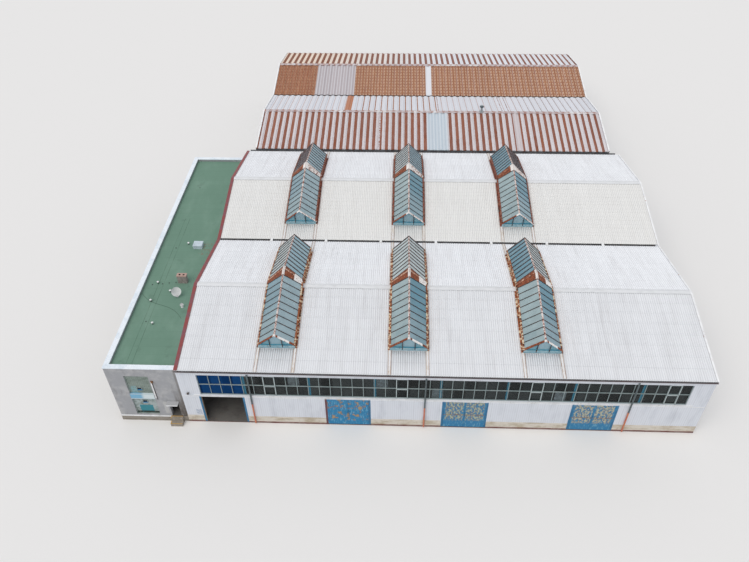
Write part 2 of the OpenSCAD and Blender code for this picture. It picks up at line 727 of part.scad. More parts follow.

==*==

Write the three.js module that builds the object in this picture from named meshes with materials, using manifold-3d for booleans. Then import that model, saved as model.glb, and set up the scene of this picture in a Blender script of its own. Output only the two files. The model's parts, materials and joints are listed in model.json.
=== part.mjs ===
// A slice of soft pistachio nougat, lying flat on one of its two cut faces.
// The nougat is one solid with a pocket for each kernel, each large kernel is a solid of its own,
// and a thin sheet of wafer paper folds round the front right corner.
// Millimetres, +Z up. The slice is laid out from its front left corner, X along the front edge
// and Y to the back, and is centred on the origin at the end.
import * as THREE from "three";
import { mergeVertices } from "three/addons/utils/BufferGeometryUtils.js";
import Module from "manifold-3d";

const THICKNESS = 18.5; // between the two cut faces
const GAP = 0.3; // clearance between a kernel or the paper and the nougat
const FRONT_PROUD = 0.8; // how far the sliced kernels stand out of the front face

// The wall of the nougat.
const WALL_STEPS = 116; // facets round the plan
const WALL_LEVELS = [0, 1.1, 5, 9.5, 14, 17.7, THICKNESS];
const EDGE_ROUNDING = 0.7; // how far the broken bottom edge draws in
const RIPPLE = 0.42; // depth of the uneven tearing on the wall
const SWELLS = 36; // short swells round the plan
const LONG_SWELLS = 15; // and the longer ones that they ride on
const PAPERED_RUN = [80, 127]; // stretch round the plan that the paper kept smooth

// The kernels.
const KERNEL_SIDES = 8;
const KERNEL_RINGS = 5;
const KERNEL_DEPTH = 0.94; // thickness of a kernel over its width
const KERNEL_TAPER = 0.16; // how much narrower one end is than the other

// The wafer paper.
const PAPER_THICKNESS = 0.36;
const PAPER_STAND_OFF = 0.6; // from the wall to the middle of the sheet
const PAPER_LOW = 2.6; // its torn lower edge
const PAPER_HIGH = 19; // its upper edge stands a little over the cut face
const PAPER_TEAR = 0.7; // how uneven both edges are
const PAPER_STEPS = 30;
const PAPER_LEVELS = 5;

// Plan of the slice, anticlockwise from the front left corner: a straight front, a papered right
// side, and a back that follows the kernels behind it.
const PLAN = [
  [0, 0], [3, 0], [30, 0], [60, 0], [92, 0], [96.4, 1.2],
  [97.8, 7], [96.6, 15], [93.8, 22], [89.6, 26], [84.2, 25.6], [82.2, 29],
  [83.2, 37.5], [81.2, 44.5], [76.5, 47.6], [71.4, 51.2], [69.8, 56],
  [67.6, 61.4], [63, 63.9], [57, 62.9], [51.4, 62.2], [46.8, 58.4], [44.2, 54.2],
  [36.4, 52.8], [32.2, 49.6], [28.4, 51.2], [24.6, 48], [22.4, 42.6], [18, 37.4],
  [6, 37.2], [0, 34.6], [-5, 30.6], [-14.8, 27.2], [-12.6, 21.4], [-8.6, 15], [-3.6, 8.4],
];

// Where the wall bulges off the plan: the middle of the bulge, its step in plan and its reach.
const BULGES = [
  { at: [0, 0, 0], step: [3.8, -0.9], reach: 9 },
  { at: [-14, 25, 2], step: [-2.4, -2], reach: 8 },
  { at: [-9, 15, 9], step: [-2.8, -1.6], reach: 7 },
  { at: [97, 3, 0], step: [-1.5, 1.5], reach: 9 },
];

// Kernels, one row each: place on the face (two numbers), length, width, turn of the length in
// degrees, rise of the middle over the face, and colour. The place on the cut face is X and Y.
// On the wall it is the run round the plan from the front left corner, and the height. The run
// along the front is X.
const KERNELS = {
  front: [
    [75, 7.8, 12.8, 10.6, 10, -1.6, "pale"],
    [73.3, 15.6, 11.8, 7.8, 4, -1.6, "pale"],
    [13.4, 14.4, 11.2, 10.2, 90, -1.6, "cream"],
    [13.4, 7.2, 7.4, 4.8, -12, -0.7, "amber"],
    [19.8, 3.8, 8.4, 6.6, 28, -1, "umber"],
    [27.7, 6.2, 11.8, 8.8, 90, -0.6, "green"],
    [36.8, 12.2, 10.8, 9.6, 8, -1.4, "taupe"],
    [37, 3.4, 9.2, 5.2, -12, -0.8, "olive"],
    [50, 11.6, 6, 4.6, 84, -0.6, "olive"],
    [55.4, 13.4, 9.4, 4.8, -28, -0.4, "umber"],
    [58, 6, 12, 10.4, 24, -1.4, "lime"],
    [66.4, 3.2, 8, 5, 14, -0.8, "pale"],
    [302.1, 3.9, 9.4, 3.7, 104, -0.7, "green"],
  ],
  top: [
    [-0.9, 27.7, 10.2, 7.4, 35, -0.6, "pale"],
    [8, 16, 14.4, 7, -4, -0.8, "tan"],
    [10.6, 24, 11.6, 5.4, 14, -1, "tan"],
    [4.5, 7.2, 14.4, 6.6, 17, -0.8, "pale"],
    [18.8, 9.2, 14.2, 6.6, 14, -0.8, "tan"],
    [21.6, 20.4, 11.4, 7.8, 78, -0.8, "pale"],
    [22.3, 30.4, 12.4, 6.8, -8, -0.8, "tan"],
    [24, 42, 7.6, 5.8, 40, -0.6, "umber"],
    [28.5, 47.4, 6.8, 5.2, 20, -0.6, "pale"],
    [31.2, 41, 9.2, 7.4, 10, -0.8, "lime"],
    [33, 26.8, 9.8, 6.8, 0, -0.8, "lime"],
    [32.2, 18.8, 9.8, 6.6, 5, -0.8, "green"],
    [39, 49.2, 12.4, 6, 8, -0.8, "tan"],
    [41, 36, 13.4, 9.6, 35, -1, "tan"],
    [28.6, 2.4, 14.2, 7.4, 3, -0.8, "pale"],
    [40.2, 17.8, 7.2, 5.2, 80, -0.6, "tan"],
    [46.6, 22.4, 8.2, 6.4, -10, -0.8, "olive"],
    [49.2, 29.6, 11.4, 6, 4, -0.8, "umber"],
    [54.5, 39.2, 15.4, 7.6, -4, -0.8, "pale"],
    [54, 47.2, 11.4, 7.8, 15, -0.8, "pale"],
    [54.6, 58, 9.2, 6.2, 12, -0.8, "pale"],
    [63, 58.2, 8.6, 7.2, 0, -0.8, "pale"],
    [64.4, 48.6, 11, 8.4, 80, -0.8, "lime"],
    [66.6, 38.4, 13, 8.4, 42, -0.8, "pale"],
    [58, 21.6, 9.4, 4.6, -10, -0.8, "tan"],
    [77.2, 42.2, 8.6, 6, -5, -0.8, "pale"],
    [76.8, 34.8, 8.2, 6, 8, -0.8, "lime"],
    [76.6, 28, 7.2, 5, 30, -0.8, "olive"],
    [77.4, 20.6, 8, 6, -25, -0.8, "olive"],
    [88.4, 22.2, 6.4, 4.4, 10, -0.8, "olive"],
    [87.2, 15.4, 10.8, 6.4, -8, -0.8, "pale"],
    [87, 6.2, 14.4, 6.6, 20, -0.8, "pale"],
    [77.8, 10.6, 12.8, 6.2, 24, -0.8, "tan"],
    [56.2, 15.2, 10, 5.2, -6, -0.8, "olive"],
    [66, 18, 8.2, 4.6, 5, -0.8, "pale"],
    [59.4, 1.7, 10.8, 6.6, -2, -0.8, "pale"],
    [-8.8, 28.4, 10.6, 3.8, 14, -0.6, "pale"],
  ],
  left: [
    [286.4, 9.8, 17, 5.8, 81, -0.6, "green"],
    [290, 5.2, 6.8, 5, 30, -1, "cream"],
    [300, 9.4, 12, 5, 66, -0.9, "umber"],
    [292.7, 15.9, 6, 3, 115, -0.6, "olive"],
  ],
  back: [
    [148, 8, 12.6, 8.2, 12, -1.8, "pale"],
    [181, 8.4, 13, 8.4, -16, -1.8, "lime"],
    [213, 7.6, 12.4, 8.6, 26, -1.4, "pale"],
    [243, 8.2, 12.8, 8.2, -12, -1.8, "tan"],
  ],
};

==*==

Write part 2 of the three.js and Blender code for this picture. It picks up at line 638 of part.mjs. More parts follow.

==*==

● **Set problem**:
Extract lines where the string "manifold" occurs.

● **Exercise solution**:
Write the three.js module that builds the object in this picture from named meshes with materials, using manifold-3d for booleans. Then import that model, saved as model.glb, and set up the scene of this picture in a Blender script of its own. Output only the two files. The model's parts, materials and joints are listed in model.json.
import Module from "manifold-3d";